Tests Show Chrome Uses Up To 10x RAM More Than Safari

Google’s Chrome web browser has long had a reputation as an app that uses a ton of RAM, especially on Macs. Now some new research might be confirming exactly that.

According to a new blog post by Flotato browser developer, Morten Just, they set about running some tests when they discovered that their Mac was struggling under the load.

I reached a point where I could barely hear the podcast I was trying to listen to. That’s how loud the fan was. Then I closed down all open Chrome windows, and a few minutes after, the fan went silent. So I decided to see if it was just me.

I ran the 2-tab test in a completely fresh macOS install on a virtual machine. Then I ran the 54-tabs test on my own Big Sur installation, but with all extensions disabled. To record a usage snapshot ~250 times per second, I used psrecord.
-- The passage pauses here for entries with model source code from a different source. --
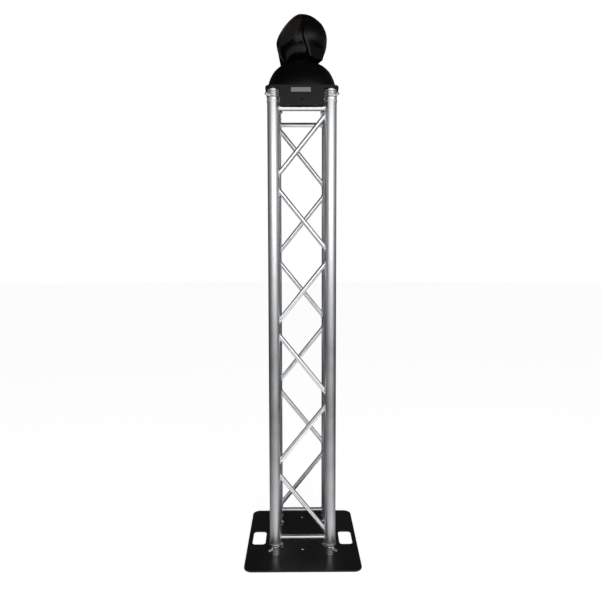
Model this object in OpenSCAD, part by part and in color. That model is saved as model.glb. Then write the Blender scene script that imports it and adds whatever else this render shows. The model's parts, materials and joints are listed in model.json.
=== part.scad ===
// Box truss totem: a 2 m box truss section standing on a square base plate,
// with a top plate that carries a ball-shaped moving light.
// Origin: centre of the base plate's underside. +Z is up and -Y is the front.

/* [Truss] */
// Length of the truss section from receiver face to receiver face
truss_len = 2000; // [1500:500:3000]
// Distance between chord centrelines, along X and along Y
chord_pitch = 240; // [220:5:260]
// Outer diameter of a chord tube and of its end receivers
chord_d = 50; // [48:1:52]
// Wall thickness of chords and braces
tube_wall = 2; // [1.5:0.5:3]
// Outer diameter of the diagonal and end braces
brace_d = 20; // [16:1:22]
// Number of diagonals on each face
diagonals = 6; // [4:2:8]
// Height of the end braces above each end of the truss
end_brace_rise = 73; // [70:1:80]
// Gap between two diagonals where their centrelines reach a chord centreline
diagonal_gap = 12; // [6:1:20]

/* [Couplers] */
// Length of the receiver that shows outside the chord tube
receiver_len = 48; // [46:1:56]
// Length of the receiver plug inside the chord tube
receiver_plug = 30; // [20:1:40]
// Distance of the tapered pin from the end of the truss
pin_rise = 24; // [22:1:28]
// Length of a tapered pin
pin_len = 84; // [80:1:90]
// Diameter of the tapered pin at its outer end
pin_big_d = 12.6; // [11:0.1:14]
// Diameter of the tapered pin at its inner end
pin_small_d = 11; // [9:0.1:12]
// Wire diameter of a spring clip
clip_wire_d = 2.6; // [2:0.1:3]

/* [Plates] */
// Side of the square base plate
base_side = 500; // [450:10:600]
// Thickness of the base plate
base_t = 6; // [5:1:10]
// Side of the square top plate
top_side = 304; // [302:2:320]
// Thickness of the top plate
top_t = 10; // [8:1:12]
// Depth of the folded front fascia below the top plate
fascia_h = 71; // [50:1:72]
// Width of the folded front fascia
fascia_w = 180; // [120:2:184]

/* [Moving light] */
// Outer radius of the domed base cover
dome_r = 152; // [150:1:152]
// Outer radius of the ball-shaped head
head_r = 110; // [108:1:110]
// Height of the tilt axis above the top plate
tilt_rise = 232; // [232:1:236]
// Direction in which the yoke is parked, counted anticlockwise from above
yoke_turn = 39.5; // [0:0.5:90]
// Angle between the parked beam and straight up
head_lean = 65; // [0:1:90]

/* [Hidden] */
$fn = 96;

eps = 0.01;                       // overshoot of a cut past a face
fit_gap = 0.1;                    // gap between assembled fixed pieces
run_gap = 0.05;                   // radial gap of a shaft in its bearing
half_pitch = chord_pitch / 2;
chord_r = chord_d / 2;
z_bottom = base_t;                // lower end of the truss
z_top = base_t + truss_len;       // upper end of the truss
z_plate = z_top + top_t;          // upper face of the top plate
brace_low = z_bottom + end_brace_rise;
brace_high = z_top - end_brace_rise;
diagonal_low = brace_low + 9;
diagonal_high = brace_high - 1;
diagonal_rise = (diagonal_high - diagonal_low - (diagonals - 1) * diagonal_gap) / diagonals;
plug_r = chord_r - tube_wall;
cone_big_r = 20.5;                // conical seat at the receiver's mouth
cone_small_r = 17.6;              // conical seat at its inner end
spigot_len = 44;
clip_offset = pin_len / 2 - 6;    // clip hole from the middle of the pin
bolt_r = 6;                       // spigot bolt
face_y = -(top_side / 2 - 0.4);   // front plane of the fascia
fascia_t = 1.5;
label_x = -4.5;                   // middle of the rating plate

// Moving light, base
chassis_t = 3;
chassis_r = dome_r - 3.5;
dome_screw_turns = [45, 135, 225, 315];
z_chassis = z_plate + chassis_t;  // upper face of the chassis disc
rim_h = 8;                        // straight rim below the dome
z_dome = z_plate + rim_h;         // centre of the dome sphere
dome_wall = 3;
shoulder_r = 167;                 // flatter spheres that shape the dome's shoulder and crown,
shoulder_drop = 24.5;             // with their centres below the centre of the dome
crown_r = 192;
crown_drop = 56;
dome_mouth_r = 90;
tilt_z = z_plate + tilt_rise;
tower_r = 44;
tower_bore_r = 38;
hub_r = 30;
hub_bore_r = 22;
z_tower = z_plate + 76;           // top of the bearing tower
bracket_t = 3;
gear_lift = 84;                   // underside of the pan gear above the top plate
gear_t = 8;
dish_rise = 106;                  // underside of the yoke dish above the top plate
dish_drop = tilt_rise - dish_rise;
hub_length = 58;                  // pan hub below the dish
pan_mod = 1.5;
pan_teeth = 72;
pinion_teeth = 16;
mesh_gap = 0.25;                  // extra centre distance of a gear pair
pan_centres = pan_mod * (pan_teeth + pinion_teeth) / 2 + mesh_gap;
motor_side = 42;
panel_y = dome_r - 2;             // face of the rear panel
panel_half = 70;
panel_top = 56;                   // top of the rear panel above the top plate
panel_t = 2.5;
button_x = [-8, 6, 20, 34];
button_z = z_plate + 44;
button_r = 4;
socket_z = z_plate + 20;
inlet_x = -45;
inlet_r = 12;
data_x = [-12, 14];
data_r = 10;
fuse_x = 42;
fuse_r = 6;

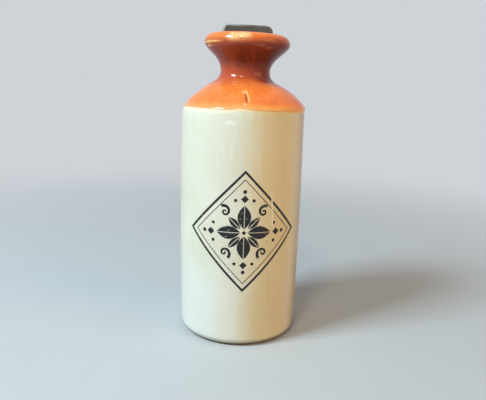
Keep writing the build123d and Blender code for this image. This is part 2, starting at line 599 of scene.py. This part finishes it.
def ornament():
    """The strips of a plain printer's ornament: a double lozenge frame round a cross of leaves,
    with scrolls, small lozenges and dots between them."""
    strips = []
    for quarter in range(4):
        strips.append(frame_side(41.0, 43.0, 1.7, quarter))
        strips.append(frame_side(35.8, 37.6, 0.6, quarter))
    for sx, sy in ((1, 0), (-1, 0), (0, 1), (0, -1)):
        root = (2.6 * sx, 2.6 * sy)
        tip = (19.4 * sx, 19.4 * sy)
        strips += leaf(root, tip, 0.0, 4.8)
        strips.append(lozenge((24.0 * sx, 24.0 * sy), 2.8, 2.8))
        strips.append(dot((29.2 * sx, 29.2 * sy), 1.4))
    for sx in (1, -1):
        for sy in (1, -1):
            strips += leaf((2.8 * sx, 2.8 * sy), (11.0 * sx, 11.0 * sy), 0.0, 2.5)
            eye = (13.8 * sx, 14.8 * sy)
            strips.append(scroll(eye, 4.8, pi / 2 * (2 - sy) - 0.6 * sx, 1.35, sx * sy, 2.3))
            strips.append(dot((22.2 * sx, 6.4 * sy), 1.2))
            strips.append(dot((6.4 * sx, 23.0 * sy), 1.2))
    strips.append(lozenge((0.0, 0.0), 1.7, 1.7))
    return strips


def on_wall(across, up, rise):
    """A place of the flat ornament carried onto the bottle's side, rise above the glaze."""
    angle = PRINT_ANGLE + across / PRINT_RADIUS
    height = PRINT_HEIGHT + up
    radius = side_radius(height) + clay_swell(angle, height) + rise
    return place(angle, radius, height, 1.0)


def make_print():
    """The ornament as thin raised strips: each one runs from its left border to its right one in
    four steps that follow the glaze's curve, with both borders again just under it."""
    share = np.array([0.0, 0.0, 0.25, 0.5, 0.75, 1.0, 1.0])[None, :]
    rise = PRINT_RISE * np.array([-1.0, 1.0, 1.0, 1.0, 1.0, 1.0, -1.0])[None, :]
    points, faces, count = [], [], 0
    for left, right in ornament():
        across = left[:, :1] + share * (right[:, :1] - left[:, :1])
        up = left[:, 1:] + share * (right[:, 1:] - left[:, 1:])
        rings = on_wall(across, up, rise)
        points.append(skin_points(rings))
        faces += skin_faces(len(rings), share.size, first=count)
        count += len(points[-1])
    return make_piece("printed_ornament", np.vstack(points), faces, "bottle")


# ---------------------------------------------------------------------------
# Materials
# ---------------------------------------------------------------------------

def colour(red, green, blue):
    """A colour as seen on a screen, 0 to 255, in the linear numbers that a shader takes."""
    seen = np.array([red, green, blue]) / 255.0
    linear = np.where(seen <= 0.04045, seen / 12.92, ((seen + 0.055) / 1.055) ** 2.4)
    return (*linear.tolist(), 1.0)


class Value:
    """A number that varies over a surface. Arithmetic on it adds Math nodes."""

    def __init__(self, finish, socket):
        self.finish = finish
        self.socket = socket

    def math(self, operation, *others):
        return self.finish.math(operation, self, *others)

    def __add__(self, other):
        return self.math("ADD", other)

    __radd__ = __add__

    def __mul__(self, other):
        return self.math("MULTIPLY", other)

    __rmul__ = __mul__

    def __sub__(self, other):
        return self.math("SUBTRACT", other)

    def __rsub__(self, other):
        return self.finish.math("SUBTRACT", other, self)

    def __truediv__(self, other):
        return self.math("DIVIDE", other)

    def __pow__(self, other):
        return self.math("POWER", other)

    def __abs__(self):
        return self.math("ABSOLUTE")


class Finish:
    """A material under construction, or the world's background."""

    def __init__(self, owner):
        self.owner = owner
        owner.use_nodes = True
        self.tree = owner.node_tree
        self.tree.nodes.clear()
        coordinates = self.node("ShaderNodeTexCoord")
        scaled = self.node(
            "ShaderNodeVectorMath",
            {"operation": "SCALE"},
            {0: coordinates.outputs["Object"], "Scale": 1000.0},
        )
        self.point = scaled.outputs[0]
        parts = self.node("ShaderNodeSeparateXYZ", {}, {0: self.point})
        self.x, self.y, self.z = (Value(self, parts.outputs[i]) for i in range(3))

    def node(self, kind, settings=None, sockets=None):
        """A node of one kind, its settings first, then a value or a link for each named socket."""
        made = self.tree.nodes.new(kind)
        for name, setting in (settings or {}).items():
            setattr(made, name, setting)
        for name, given in (sockets or {}).items():
            given = given.socket if isinstance(given, Value) else given
            if isinstance(given, bpy.types.NodeSocket):
                self.tree.links.new(given, made.inputs[name])
            else:
                made.inputs[name].default_value = given
        return made

    def math(self, operation, *values):
        made = self.node("ShaderNodeMath", {"operation": operation}, dict(enumerate(values)))
        return Value(self, made.outputs[0])

    def ease(self, value, low, high):
        """0 where value is below low, 1 above high, and smooth between."""
        sockets = {"Value": value, "From Min": low, "From Max": high}
        made = self.node("ShaderNodeMapRange", {"interpolation_type": "SMOOTHSTEP"}, sockets)
        return Value(self, made.outputs["Result"])

    def noise(self, size, detail=2.0, stretch=(1.0, 1.0, 1.0), vector=None):
        """Soft noise from 0 to 1, with features of about size millimetres, stretched per axis, or
        laid out by a vector of its own."""
        if vector is None:
            mapping = self.node("ShaderNodeMapping", {}, {"Vector": self.point, "Scale": stretch})
            vector = mapping.outputs[0]
        sockets = {"Vector": vector, "Scale": 1.0 / size, "Detail": detail}
        return Value(self, self.node("ShaderNodeTexNoise", {}, sockets).outputs["Fac"])

    def wrapped(self, angle, turning, rising):
        """A place on the turned skin as if it were a drum: turning and rising set how fast a
        pattern changes round it and up it."""
        sockets = {
            0: turning * self.math("SINE", angle),
            1: turning * self.math("COSINE", angle),
            2: rising * self.z,
        }
        return self.node("ShaderNodeCombineXYZ", {}, sockets).outputs[0]

    def specks(self, size, radius):
        """Small round spots scattered one to a cell of size millimetres: 1 inside the radius."""
        made = self.node(
            "ShaderNodeTexVoronoi", {}, {"Vector": self.point, "Scale": 1.0 / size, "Randomness": 1.0}
        )
        return 1.0 - self.ease(Value(self, made.outputs["Distance"]), 0.5 * radius / size, radius / size)

    def mix(self, factor, first, second):
        """The first colour where factor is 0 and the second where it is 1."""
        made = self.node("ShaderNodeMix", {"data_type": "RGBA"}, {0: factor, 6: first, 7: second})
        return made.outputs[2]

    def painted(self, name):
        """The numbers that a piece carries on its points under a name."""
        return Value(self, self.node("ShaderNodeAttribute", {"attribute_name": name}).outputs["Fac"])

    def shown(self):
        """1 for what the eye sees, straight or in gloss and glass, and 0 for what only lights."""
        ray = self.node("ShaderNodeLightPath").outputs
        seen = Value(self, ray["Is Camera Ray"]) + Value(self, ray["Is Glossy Ray"])
        return self.math("MINIMUM", seen + Value(self, ray["Is Transmission Ray"]), 1.0)

    def surface(self, base, roughness, height, **constants):
        """A colour, a roughness, a bump height in millimetres, and plain numbers."""
        bump = self.node("ShaderNodeBump", {}, {"Height": height, "Distance": MM, "Strength": 1.0})
        sockets = {"Base Color": base, "Roughness": roughness, "Normal": bump.outputs[0]}
        sockets.update({name.replace("_", " "): number for name, number in constants.items()})
        return self.node("ShaderNodeBsdfPrincipled", {}, sockets).outputs[0]

    def finish(self, surface, output="ShaderNodeOutputMaterial"):
        self.node(output, {}, {"Surface": surface})
        return self.owner


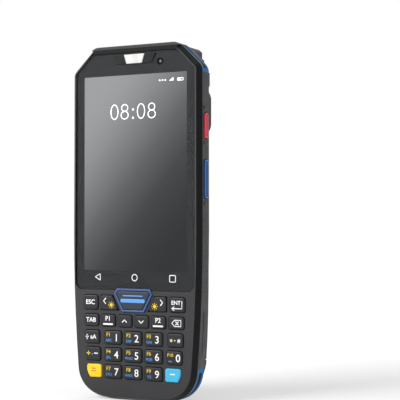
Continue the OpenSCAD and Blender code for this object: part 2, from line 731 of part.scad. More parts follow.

The testing involved opening browsers, visiting Twitter, and then loading Gmail in another tab.

The results were breathtaking, with Safari needing just 27MB of RAM compared with the 730MB of RAM eaten up by Chrome.

Opening more tabs just things worse, as did running the same test on a beefy 16-inch MBP with an i9 processor and 32GB of RAM.

Yowzers. Anyone using Chrome to read this might want to look at just how much RAM it’s using right now.